Once, A passes the second day we know that he has neither a=0 or a=9. Otherwise, he would have known the sum as you will easily check. So a is between 1 and 8. If B passes too we know that b=1 and b=9 are impossible. So after the second day everyone knows

\(D_2 : \quad 1 \le a \le 8, \quad 2 \le b \le 8\)

Continuing like that we get

\(D_3 : \quad 2 \le a \le 7, \quad 3 \le b \le 7\)

\(D_4 : \quad 3 \le a \le 6, \quad 4 \le b \le 6\)

Now, A knows that a=6. Thus either b=3 or b=4. But b=3 no longer is possible. So when A is asked at Day 5, A knows for certain that a=6 and b=4.

Note that B has to decide between a=5 and a=6 which he cannot do earlier with this reasoning. But assume the correct numbers are a=6 and b=3. Then B has to decide between a=6 and a=7. We can do so when he is asked at Day 4. He will then already know A:3-6.

This solved the problem in our specific case. The logic is rather simple, but weird.

### Deceptive Ideas

Let us try to shorten the process and put our logic to a test. We ignored the specific knowledge of A and B about the number they have. A knows a=6, and B knows b=4. So A knows that b=3 or b=4. Thus A knows that B knows that A has a number between 5 and 7. Likewise, B knows that A knows that B has a number between 3 and 5. So, you might deduce that the shared knowledge between A and B at Day 0 is

\(D_0 : \quad 5 \le a \le 7, \quad 3 \le b \le 5 \tag{1}\)

With the logic from above, we deduce that A would know that answer with a=7. So, after a pass, B knows a=5 or a=6. With either b=3 or b=5 he could immediately deduce a+b=9 or a+b=10. Thus, when he passes he must have b=4. A could then declare the result after only two passes when asked at Day 2.

This is a false and deceptive logic.
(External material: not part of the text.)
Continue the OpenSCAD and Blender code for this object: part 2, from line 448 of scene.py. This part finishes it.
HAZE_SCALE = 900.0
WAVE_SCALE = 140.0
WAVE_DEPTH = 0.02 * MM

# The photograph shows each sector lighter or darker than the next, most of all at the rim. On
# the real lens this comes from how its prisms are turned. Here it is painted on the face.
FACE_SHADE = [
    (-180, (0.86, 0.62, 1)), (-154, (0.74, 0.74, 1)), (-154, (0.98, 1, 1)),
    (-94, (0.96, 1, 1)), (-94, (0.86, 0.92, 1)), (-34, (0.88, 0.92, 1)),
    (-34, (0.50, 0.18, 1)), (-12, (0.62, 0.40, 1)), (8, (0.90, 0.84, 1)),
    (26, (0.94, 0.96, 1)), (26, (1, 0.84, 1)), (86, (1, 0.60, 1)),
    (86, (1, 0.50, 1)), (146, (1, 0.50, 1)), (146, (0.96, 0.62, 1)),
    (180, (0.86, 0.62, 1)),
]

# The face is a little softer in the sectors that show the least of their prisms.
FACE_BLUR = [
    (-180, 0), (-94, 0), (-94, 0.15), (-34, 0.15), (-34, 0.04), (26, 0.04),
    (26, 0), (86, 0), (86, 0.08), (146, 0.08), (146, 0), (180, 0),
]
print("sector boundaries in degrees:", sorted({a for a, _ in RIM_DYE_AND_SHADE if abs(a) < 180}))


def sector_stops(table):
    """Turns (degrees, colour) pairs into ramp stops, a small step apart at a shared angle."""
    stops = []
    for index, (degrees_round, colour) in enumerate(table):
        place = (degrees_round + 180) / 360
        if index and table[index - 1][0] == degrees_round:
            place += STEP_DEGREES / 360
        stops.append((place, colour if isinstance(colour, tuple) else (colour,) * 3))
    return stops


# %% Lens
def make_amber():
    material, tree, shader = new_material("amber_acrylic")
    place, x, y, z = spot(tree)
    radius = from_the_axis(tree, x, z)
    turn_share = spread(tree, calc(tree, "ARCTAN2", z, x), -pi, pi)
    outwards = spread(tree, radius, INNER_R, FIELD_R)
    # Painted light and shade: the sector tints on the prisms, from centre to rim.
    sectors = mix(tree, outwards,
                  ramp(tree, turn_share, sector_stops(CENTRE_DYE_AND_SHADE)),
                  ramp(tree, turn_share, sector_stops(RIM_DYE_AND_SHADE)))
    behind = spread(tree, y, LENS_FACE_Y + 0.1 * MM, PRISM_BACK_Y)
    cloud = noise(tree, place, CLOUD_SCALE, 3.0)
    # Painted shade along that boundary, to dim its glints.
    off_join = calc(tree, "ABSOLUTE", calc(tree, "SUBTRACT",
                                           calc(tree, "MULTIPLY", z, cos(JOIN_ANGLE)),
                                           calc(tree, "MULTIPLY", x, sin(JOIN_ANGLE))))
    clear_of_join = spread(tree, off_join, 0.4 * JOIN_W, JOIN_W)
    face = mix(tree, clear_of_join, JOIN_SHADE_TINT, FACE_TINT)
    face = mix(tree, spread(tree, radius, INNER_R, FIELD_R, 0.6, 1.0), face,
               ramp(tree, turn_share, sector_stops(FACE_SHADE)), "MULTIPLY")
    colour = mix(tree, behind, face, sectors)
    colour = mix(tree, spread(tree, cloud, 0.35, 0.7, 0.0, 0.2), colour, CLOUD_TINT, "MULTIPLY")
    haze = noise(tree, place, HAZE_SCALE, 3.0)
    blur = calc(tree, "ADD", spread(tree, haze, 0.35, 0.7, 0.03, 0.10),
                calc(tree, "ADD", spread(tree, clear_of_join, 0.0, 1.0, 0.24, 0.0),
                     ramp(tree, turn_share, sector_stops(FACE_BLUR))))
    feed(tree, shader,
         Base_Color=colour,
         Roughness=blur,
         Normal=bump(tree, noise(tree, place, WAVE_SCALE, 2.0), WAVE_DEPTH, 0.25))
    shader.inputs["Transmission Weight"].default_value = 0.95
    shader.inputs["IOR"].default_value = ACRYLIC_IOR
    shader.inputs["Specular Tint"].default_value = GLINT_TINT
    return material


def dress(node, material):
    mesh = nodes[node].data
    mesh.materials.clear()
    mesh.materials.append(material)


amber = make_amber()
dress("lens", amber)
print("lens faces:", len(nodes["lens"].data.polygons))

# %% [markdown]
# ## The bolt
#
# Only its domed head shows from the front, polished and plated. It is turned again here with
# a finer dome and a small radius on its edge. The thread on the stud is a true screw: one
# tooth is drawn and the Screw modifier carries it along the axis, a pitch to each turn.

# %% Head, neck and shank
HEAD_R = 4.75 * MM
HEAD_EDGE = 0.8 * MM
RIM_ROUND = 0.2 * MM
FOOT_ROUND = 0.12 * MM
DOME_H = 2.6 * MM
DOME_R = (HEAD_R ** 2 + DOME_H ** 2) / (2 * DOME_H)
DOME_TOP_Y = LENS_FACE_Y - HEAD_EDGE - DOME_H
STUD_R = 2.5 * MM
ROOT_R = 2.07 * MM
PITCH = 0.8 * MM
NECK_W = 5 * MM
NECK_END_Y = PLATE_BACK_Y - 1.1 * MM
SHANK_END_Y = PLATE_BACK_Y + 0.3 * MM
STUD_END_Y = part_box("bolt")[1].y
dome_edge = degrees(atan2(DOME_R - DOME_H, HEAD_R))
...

It cannot be correct, because if a=6 and b=3 then A will declare a+b=9 with the same logic on Day 2. In fact, the „shared knowledge“ becomes

\(D_0 : \quad 5 \le a \le 7, \quad 2 \le b \le 4 \tag{2}\)

From that B will exclude a=5 after a pass from A, which changes the outcome completely.
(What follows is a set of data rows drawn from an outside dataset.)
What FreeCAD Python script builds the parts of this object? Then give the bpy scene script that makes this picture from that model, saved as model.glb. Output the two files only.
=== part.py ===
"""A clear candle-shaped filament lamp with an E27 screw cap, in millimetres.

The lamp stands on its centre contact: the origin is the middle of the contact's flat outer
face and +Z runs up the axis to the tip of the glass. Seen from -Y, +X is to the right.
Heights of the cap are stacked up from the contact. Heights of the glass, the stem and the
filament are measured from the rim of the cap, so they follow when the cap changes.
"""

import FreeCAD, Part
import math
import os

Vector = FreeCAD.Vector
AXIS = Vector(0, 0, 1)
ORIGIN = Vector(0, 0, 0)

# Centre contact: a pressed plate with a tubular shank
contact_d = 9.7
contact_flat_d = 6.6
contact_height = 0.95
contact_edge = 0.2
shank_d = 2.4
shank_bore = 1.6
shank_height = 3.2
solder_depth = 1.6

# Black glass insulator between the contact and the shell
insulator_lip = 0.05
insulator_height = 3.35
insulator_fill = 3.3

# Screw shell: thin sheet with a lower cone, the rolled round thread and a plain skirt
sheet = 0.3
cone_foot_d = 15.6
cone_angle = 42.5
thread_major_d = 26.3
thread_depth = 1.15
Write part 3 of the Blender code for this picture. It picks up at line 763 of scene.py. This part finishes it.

What goes wrong here? While both prisoners will agree to the facts in (1) and(2), and while both are true, they cannot come up with these facts out of their own knowledge. So they have no common agreement about the situation. They do not know what the other prisoner knows. Thus they cannot conclude anything form the assumed knowledge of the other prisoner. To be more precise, B cannot derive the answer from b=3, because from his viewpoint A can still have a=6 or a=7.

### Simulation

It is quite an interesting question if we can simulate the procedure. In fact, we have just given an algorithm to deduce a+b from the number of passes and a or b. Extending from our special case N=10 to a general N, our algorithm goes as follows. The shared knowledge after Day d is

\(D_d : \quad d-1 \le a \le N-d, \quad d \le b \le N-d\)

Now we take into account the true values of a and b, known privately to A and B, respectively. E.g., A knows that b=N-1-a or N-a. Thus, after Day d-1, at Day d, he knows the value of b if d-1=N-a or N-(d-1)=N-a-1. Using similar arguments for B, we get

- B knows the sum at Day d if d=N+1-b (sum=N) or d=b+1 (sum=N-1), after the pass from A at Day d.
- A knows the sum at Day d if d=N+1-a (sum=N) or d=a+2 (sum=N-1), after the pass from B at Day d-1.

Thus the result is known at day

\(d = \min \{N+1-a,a+2,N+1-b,b+1\}.\)

If N=10, a=6, b=4, then d=5. If N=10, a=6, b=3, then d=4. We can prove that this yields the correct answer for all a, b, and N. Or we can simulate, e.g. in EMT.

>function map check (a,b,N) ... $ v=[N+1-b,b+1,N+1-a,a+2]; $ d=min(v); $ if d==N+1-a then $ s = N; $ elseif d==a+2 then $ s = N-1; $ elseif d==N+1-b then $ s = N; $ elseif d==b+1 then $ s = N-1; $ endif $ return s; $ endfunction >a=0:10; check(a,10-a,10) [10, 10, 10, 10, 10, 10, 10, 10, 10, 10, 10] >a=0:9; check(a,9-a,10) [9, 9, 9, 9, 9, 9, 9, 9, 9, 9]

But there is a logical problem. Does the algorithm proof that the two prisoners can escape? The problem is that the prisoners are not allowed to communicate and agree on a specific algorithm. Are there alternatives to this algorithm? Is this the fastest algorithm? These questions are not so easy to answer.

But starting from the observation that A cannot declare anything on Day 1 unless a=10, one can work the way down to the solution as written above. It becomes obvious that the given path is the only possible algorithm

### Generalizations

On the page linked at the start the problem is to decide between a+b=18 and a+b=20. Of course, we could set any other set of possible sums. The logic remains the same. Just don’t let yourself trapped into shortcuts taking into account the knowledge of his own number by any prisoner.